The Rush to Hedge Against Black Swan Events

Wall Street is seeing a boom in funds that offer protection from market calamities known as "long-tail risks"

Wall Street's hottest new product is fear. Pimco, Deutsche Bank (DB), and Citigroup (C) are among firms offering clients protection against "long-tail" risks—extreme market moves that Wall Street's financial models fail to anticipate. In what Morgan Stanley strategists say is an indication that more investors are seeking insurance against financial turbulence, they estimate there was as much as a fivefold increase last quarter in trading of credit derivatives that speculate on market volatility.

The growing interest in catastrophe insurance shows that investors still haven't recovered from the Lehman Brothers bankruptcy on Sept. 15, 2008, which erased $20.3 trillion in stock market value worldwide and caused credit markets to freeze. Recent events such as the May 6 stock market rout that briefly sent the Dow Jones industrial average down almost 1,000 points have added to the anxiety.

High unemployment, housing woes, and slow growth in the U.S. continue to keep the markets unsettled. "Everyone is starting to realize that this is going to be a much longer, much more difficult path to recovery," says William Cunningham, head of credit strategies and fixed-income research at State Street's (STT) investment unit in Boston, which oversees almost $2 trillion. "It's really quite fragile and vulnerable in a way that we haven't seen in our lifetime."

The term long-tail risk is derived from the outlying points on bell-shaped curves that forecasters use to plot the probability of losses or gains in a given market. The most probable outcomes lie at the center. The least probable, such as a decline of 5 percent in an index that most days rises or falls by less than 0.25 percent, are plotted at the "tail," or the end of the curve. The greater the deviation, the longer the tail.

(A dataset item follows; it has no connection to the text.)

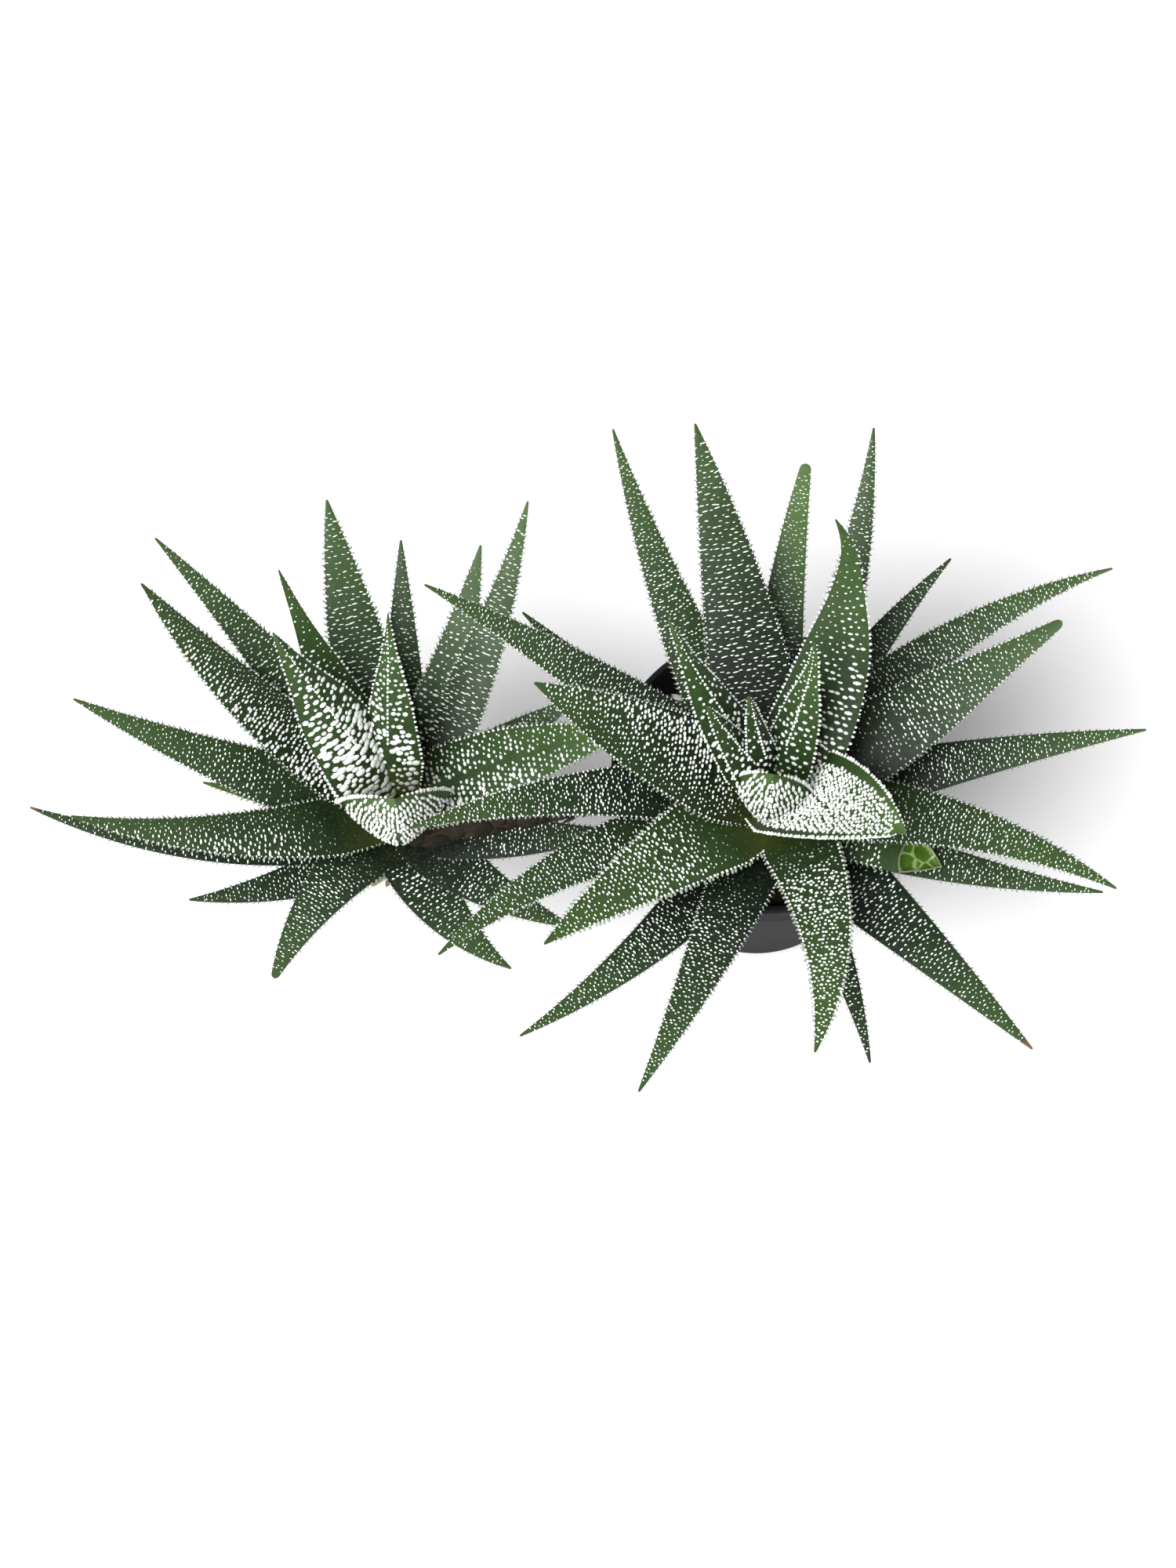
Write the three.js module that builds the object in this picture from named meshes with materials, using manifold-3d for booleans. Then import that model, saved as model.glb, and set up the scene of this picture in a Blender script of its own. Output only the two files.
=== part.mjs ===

Before the 2008 financial crisis, author Nassim Nicholas Taleb warned bankers that they relied too much on probability models and had become blind to potential cataclysms, which he labeled black swans. That's a reference to the widely held belief that only white swans existed—that is, until black ones were discovered in Australia in 1697. His 2007 book, The Black Swan, contends tail risks are becoming more severe.

The increasing frequency of events that fall on the fringes of probability is prompting pension fund managers and other institutional investors, who once shunned costly hedging strategies, to reconsider. The Indiana Public Employees' Retirement Fund, which manages $14.1 billion, asked financial institutions in January to send information on a tail-risk management program that would protect it against "an extreme market downturn."

"People are trying to move beyond historic notions that tail-risk events are so infrequent on the one hand, and so extreme on the other hand, that there is nothing you can do about them," says Eugene A. Ludwig, who started Washington-based risk management firm Promontory Financial Group after serving as U.S. Comptroller of the Currency under former President Bill Clinton.